Esse fato não deve ser ignorado, mas tampouco justifica o adiamento indefinido da integração. Ao contrário: reforça a importância de um gradualismo bem desenhado e previsível, que preserve a direção do movimento, reduza o risco de captura política e assegure sua viabilidade ao longo do tempo, sem perder de vista seus objetivos centrais.

Abordar o impasse UE–Mercosul sob essa ótica muda o enquadramento do problema. A recusa europeia em ratificar o acordo não invalida a necessidade de integração comercial brasileira — ela a torna ainda mais urgente. Em um mundo que volta a utilizar tarifas, subsídios e políticas industriais, a tentação de copiar medidas defensivas alheias é grande. Para um País ainda fechado e tecnologicamente atrasado, esse mimetismo tende a resultar em dor autoimposta.

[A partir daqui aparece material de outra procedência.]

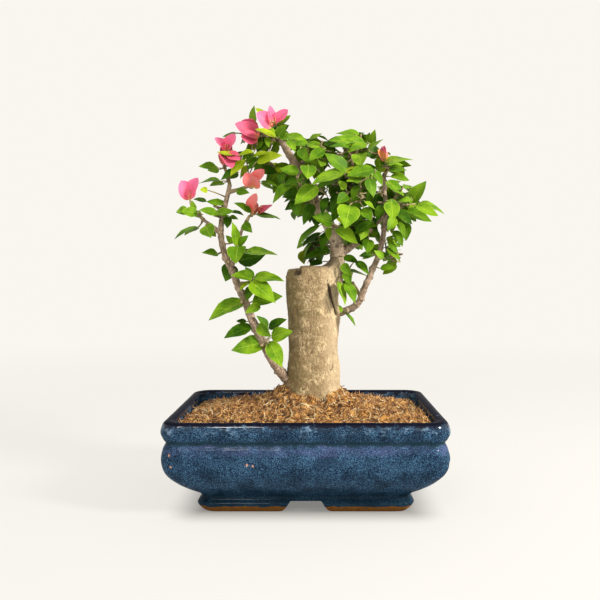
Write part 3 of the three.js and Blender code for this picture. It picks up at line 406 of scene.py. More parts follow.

A lição que emerge da experiência internacional é clara. Economias abertas discutem como avançar ainda mais; economias fechadas precisam, antes de tudo, integrar-se. Para o Brasil, isso implica encarar a integração comercial internacional — inclusive de forma unilateral e abrangente — como parte central de uma estratégia de aumento da produtividade e do crescimento da renda, ao mesmo tempo em que se repensa o Mercosul, transformando-o de uma união aduaneira rígida em uma área de livre comércio mais flexível e funcional.

Uma integração bem implementada continua sendo a medida mais poderosa para acelerar o crescimento da produtividade e da renda real no Brasil.

Daniel L. Gleizer é ex-diretor de assuntos internacionais do Banco Central e sócio fundador do Centro de Debate de Políticas Públicas (CDPP).